Es cierto que estos ámbitos sagrados, y la condición de sus habitantes, tiene el sello de lo sobrenatural como cualidad dominante, pero en gran medida esta es una de los rasgos que contribuyen a suscitar el auténtico sosiego en el ánimo del huésped, pues, sin ir más lejos, ¿cabe vivenciar algo más sosegante que la escucha de un salmo en canto gregoriano?
La presión inquietante del diario laborar se diluye al ‘ensalmo’ de los melismas del canto litúrgico y hace aflorar a la superficie del alma lo más noble y ‘restaurador’ del complejo anímico humano, el que reconocemos como ‘ser profundo’.
Silencio, quietud sin aburrimiento sino como vitalidad esencial humana, desprendimiento o enfoque serenado de los asuntos que generan inquietud y agotamiento, hallazgo de la dimensión más auténtica del ser.

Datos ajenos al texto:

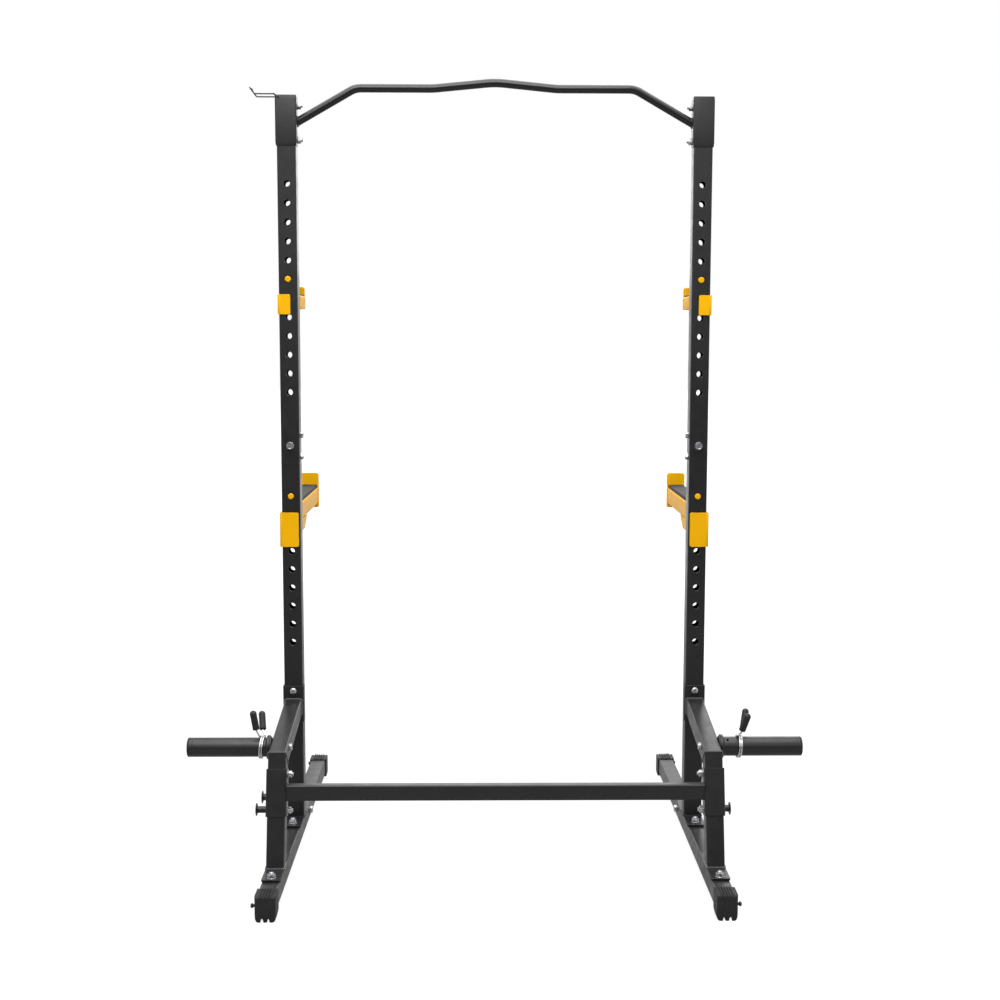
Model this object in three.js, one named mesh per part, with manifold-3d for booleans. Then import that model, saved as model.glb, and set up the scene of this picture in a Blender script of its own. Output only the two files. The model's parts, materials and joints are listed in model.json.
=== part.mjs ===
// A power rack: two-piece square uprights on base rails, braced by rear legs that carry weight pegs,
// with a pull-up bar on top, and bar hooks and spotter arms that hang on pins in the uprights' holes.
// Millimetres and degrees, +Z up. The origin is on the floor, midway between the uprights, in their
// centre plane. The weight pegs are at the rear, -Y; the hooks and spotter arms reach forward, +Y.
// The right side is modelled about its own upright's axis, with +x outward, and mirrored for the left.
import * as THREE from 'three';
import { mergeVertices } from 'three/addons/utils/BufferGeometryUtils.js';
import Module from 'manifold-3d';

const wasm = await Module();
wasm.setup();

// Fits and cuts
const fitGap = 0.3;
const cutOverrun = 3;
const weldSink = 1;

// Uprights
const uprightSpan = 1100;
const uprightWidth = 50;
const uprightWall = 2.5;
const uprightCorner = 4;
const uprightTop = 2011;
const spliceHeight = 1040;
const pinHoleWidth = 17.4;
const pinHolePitch = 50;
const lowerHoleDrop = 83;
const lowerHoleCount = 9;
const upperHoleRise = 197;
const upperHoleCount = 12;

// Splice sleeve and its bolts
const sleeveWall = 3;
const sleeveRise = 102;
const sleeveDepth = 48;
const spliceSideBoltDrop = 24.5;
const spliceBoltStep = 29;

// Top plug
const plugThickness = 3.4;
const plugSkirtDepth = 18;
const plugSkirtWall = 2;
const plugEdge = 1.2;

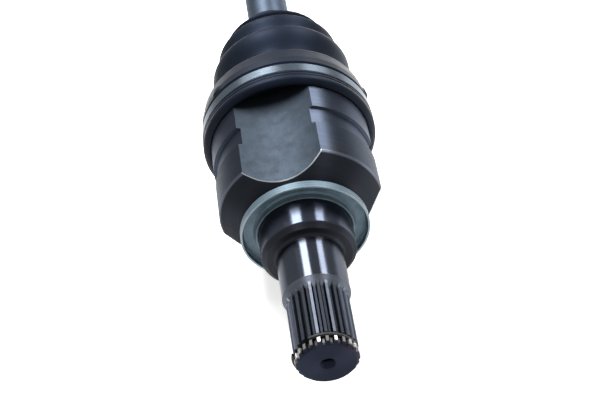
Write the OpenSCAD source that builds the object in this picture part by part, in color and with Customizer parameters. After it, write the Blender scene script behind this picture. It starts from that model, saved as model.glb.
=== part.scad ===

Esto es lo que se vive y disfruta en el ámbito sublime de los recintos monacales, junto a hombres y mujeres que han hecho de su vida una donación inquebrantable en honor del Dios absoluto.

Saben transmitirla, sin ingeniosas prédicas, a cuantos se ‘atreven’ a compartir su consagración existencial a quien es Autor, no sólo de la creación de lo visible, sino de la belleza, del amor, la paz y la plenitud del ser por encima de cualquier transitoriedad o circunstancia.